«La leyenda del santo bebedor», legado y testamento de Joseph Roth, de Berta Ares Yáñez (Acantilado) | por Juan Jiménez García
Joseph Roth, últimos días. Lo que ya se había convertido en una prolongada huida (del nazismo, de los imperios caídos, de las sociedades hundiéndose, proyectos de escombros de una guerra por venir), llega a su final con la muerte. Y con esa muerte, hay un último libro, que parece contener tanto de él: La leyenda del santo bebedor (un título que posiblemente no es suyo, sino del editor… ese “santo” no aparece por ningún lado). Decimos contiene y pensamos en el alcoholismo de Roth y en esas muertes anunciadas que tanto nos atraen, con nuestro gusto por el destino cumplido. Pero las conexiones íntimas con el escritor austrohúngaro (si hemos de elegirle una nacionalidad entre tantas posibles… para alguien que acabó por ser un apátrida), están más presentes a otros niveles y, podríamos decir, es una cuestión religiosa. ¿La historia de un católico que tiene una misión escrita por el judío Roth? Independientemente del lío que se montó en su funeral, en el que no sabían muy bien como enterrarlo porque ni tan siquiera tenían muy claro si acabó por convertirse al catolicismo en el último momento, no es la cuestión. Sería quedarnos con el instante desechando la vida. Es más: no solo su propia vida sino sus orígenes y el origen de sus orígenes y así hasta la noche de los tiempos. Y ahí es donde se instala Berta Ares Yáñez en su libro, que parte de su tesis doctoral.
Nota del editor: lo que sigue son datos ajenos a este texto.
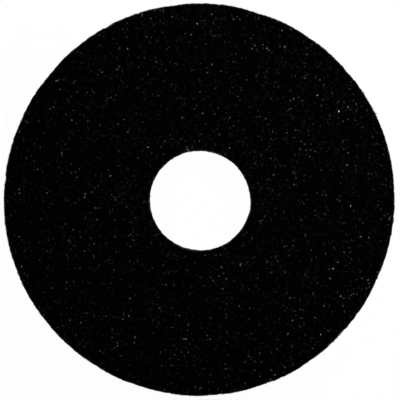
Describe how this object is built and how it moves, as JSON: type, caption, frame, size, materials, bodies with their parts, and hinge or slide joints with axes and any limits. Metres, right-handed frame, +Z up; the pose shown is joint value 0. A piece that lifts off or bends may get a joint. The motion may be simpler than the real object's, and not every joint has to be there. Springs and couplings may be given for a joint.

Pese a su brevedad (o pese a la brevedad de ambos, obra y vida del autor), La leyenda del santo bebedor esconde un buen número de lectoras que beben de la tradición judía, que se remiten una y otra vez a ella. La historia: Andreas Kartak es un vagabundo que ha llegado a París desde los confines del viejo imperio austrohúngaro. Un día, bajo un puente, se encuentra con un personaje que le ofrece un dinero, un dinero que tiene que entregar, cuando buenamente pueda, en la iglesia de Sainte Marie des Batignolles, a la santa Teresita de Lisieux. A partir de ahí, empezará un ir y venir entre sus deseos y los acontecimientos de la realidad inmediata, que no dejan de golpearse entre ellos y dar al traste con su voluntad (que, todo sea dicho, carece de la firmeza necesaria y se tambalea, como se tambalea él, con una cierta facilidad). En esta historia de redención católica, los mimbres los pone sus orígenes judíos, como demuestra con no poca pasión, siguiendo rastros y rasguños, Berta Ares Yáñez. Pero el libro, no se conforma con esto, si no que traza también el retrato del escritor como perdedor. Porque, hay que decirlo, Roth perdió en todo, perdió una y otra vez, y sus victorias no dejan de ser póstumas y se basan en esas derrotas en vida. Los tiempos fueron en su contra, y mientras él pensaba en la universalidad, en la comunidad de pueblos (y por tanto, tenía esa confianza en aquel paraíso perdido, paraíso como una cuestión sentimental y emocional), mientras él pensaba en todo eso, surgían los nacionalismos y saltaban por los aires territorios y personas. La anexión complacida de Austria por Alemania fue lo último que le quedaba por ver y, a partir de ahí, solo se podía esperar, de una manera u otra, la muerte. Roth no se rindió y siguió estando contra aquel estado de las cosas que, inevitablemente, llevaría a un nuevo abismo, aún más profundo que el anterior, pero el hombre, siempre ha sido poca cosa contra la guerra. Esa guerra que ya estaba ahí. Frente a todo eso, La leyenda del santo bebedor es una llamada a la tradición, que no solo es una cuestión de física, palpable, visible, sino también espiritual. Y mientras todo se venía abajo, y mientras en mundo judío se encaminaba hacia una destrucción nunca imaginada, aún quedaba un atisbo de esperanza, como lo tenía Karkak en lograr entregar ese dinero. Una esperanza de reconstrucción de esas fuerzas que unen nuestra existencia y a los unos con los otros. Una idea de comunidad que no entiende de fronteras.